Poor Betty! She should jump before it's too late! I decided those who created gospel aerobics must be targeting the Bettys in this world. Stand tall, Betty and say fuck gospel aerobics. Besides your back might hurt after all that kneeling.

Dirty thought disclaimer!
If you are going to get on your knees do it for something fun and interesting, not that praying shit! It is such a waste of time!

On another note, my peeps at work pissed me off again. At lunch yesterday I was eating with several teachers (who are probably nice, but I am feeling exceptionally judgemental tonight so bear with me while I make fun). We were talking about what we did for the 3 day weekend. Everyone looked at me...so I shared my lovely weekend at the beach. I mentioned that I went with Sofakitty and Hubby. Hubby?...Jeans said. (I call her jeans because that is all she wears to work. Nice shirt, sneakers, and blue jeans, pink jeans, green jeans, red jeans, you get the point jeans.) "I thought you were single because you aren't wearing a wedding ring," Jeans said. (Now imagine that with lip curled and nasty tone of voice.)

I thought REAL HARD about what to say.

"Well if you really want to know...bitch...I am too fat to get the fucking ring on...bitch! Bitch! Yeah, Bitch! OH BY THE WAY HUBBY AND I FUCKED ON THE BEACH ALL DAY, WELL NOT REALLY, BUT HUBBY WAS SKINNY DIPPING WITH CHILDREN AROUND, BITCH!"

Okay,
so I didn't really say that, but I wanted to. Instead I did a fake laugh and purposely switched the conversation for about 30 seconds and then went back to my room to eat lunch. I don't know that I will eat in the Christian lounge again! Bitch!

PS: Jeans is now on my black list! Any peeps on the black list go to places where there are no chocolates, donuts, massages, and FAT TABS when they die! Oh and their hoochies shrivel up because they get none! All peeps on the black list can be called fat, ugly, and whore at any given time!
BITCH!

3 Comments:

Anonymous Anonymous said...

hey send your black list to me so i can sent my guys to get those idiots, i am sorry, i mean christians(jesus christ fanatics...i should say). by the way i don't wear ring, either, so your peeps must find God for me too then:)

12:59 PM  
Anonymous Anonymous said...

Well, You were warned before moving there. (I did mean to capitalize "You".)

As for your current situation, you could infer that you and qq are swingers. Now, you could never say that because it would be cause for you to lose your job (true or not), but you could infer! Due to the fact that it's not true makes it all the more delicious. People would talk behind your back (as they obviously already do) but you could snicker with the private knowledge that they have no idea what they're talking about - and you'll get this wild repuation.

Sounds wickedly fun!

I promise to back you up when I come visit.
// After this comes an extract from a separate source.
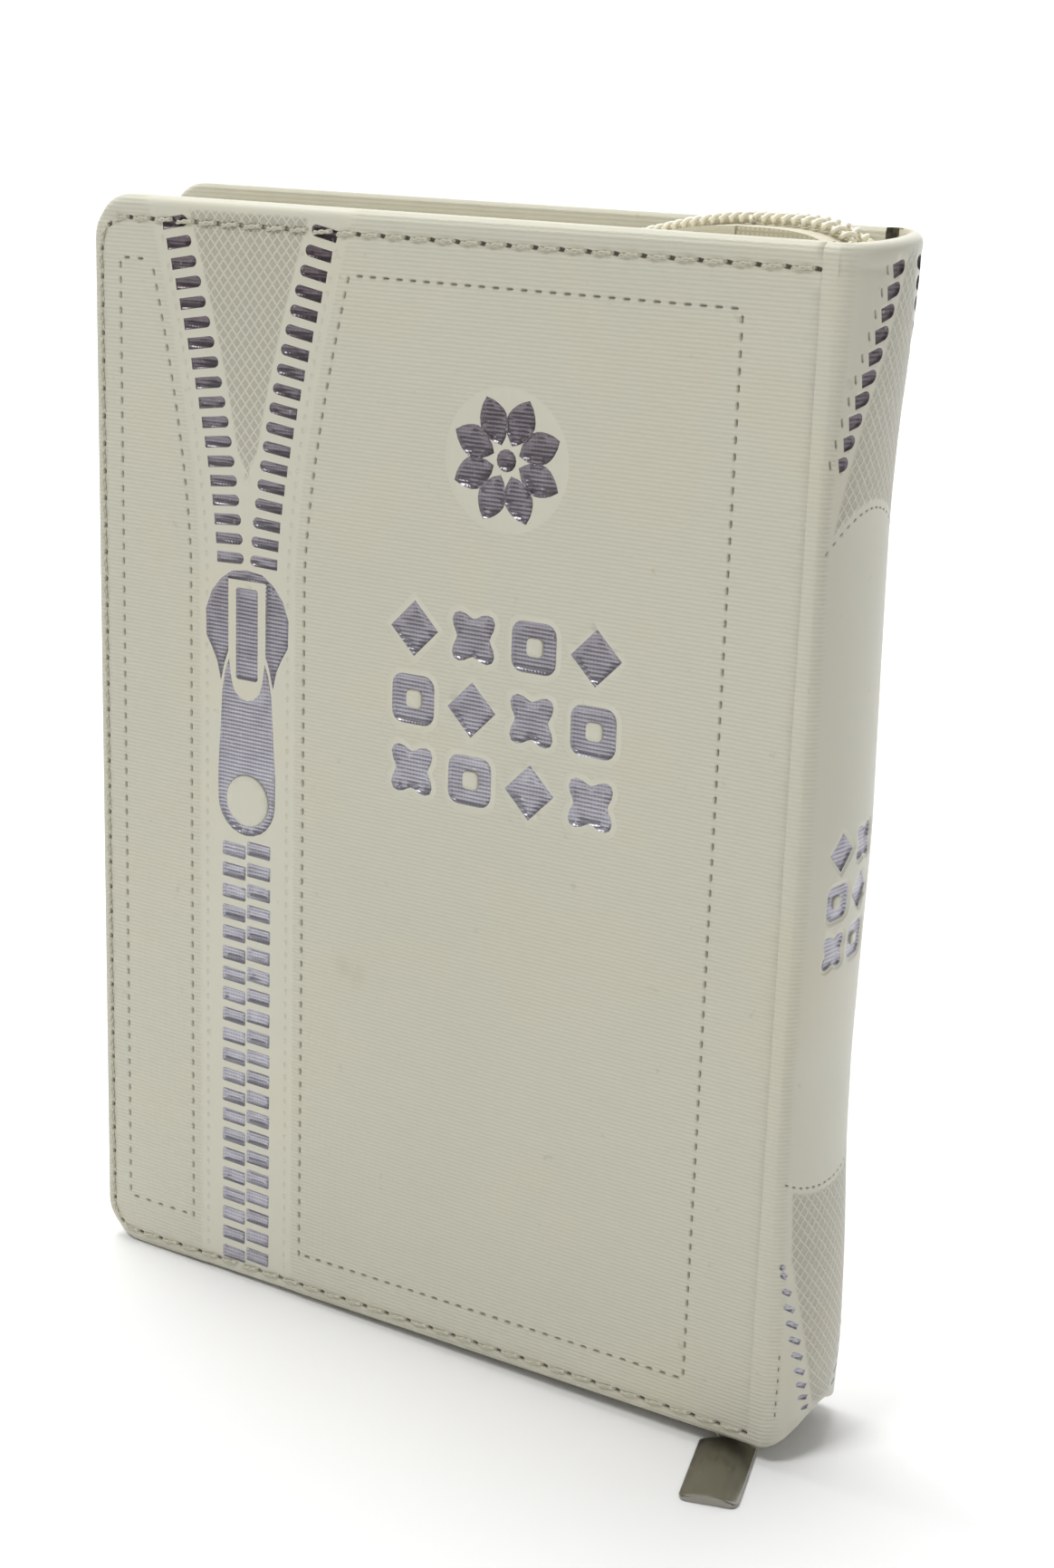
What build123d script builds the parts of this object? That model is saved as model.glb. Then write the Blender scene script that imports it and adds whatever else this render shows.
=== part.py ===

You will have the honor of being the woman who made the gay guy straight with your wicked swinger ways.

Anyhoo, good luck with that!

5:25 PM  
Blogger qqflyboy said...

Sounds like a perfect opportunity to introduce them to the softness and warmness of fresh scat, and the wonderful benfits it has not only for your skin, but your love life as well.

you could single handedly save them from themselves.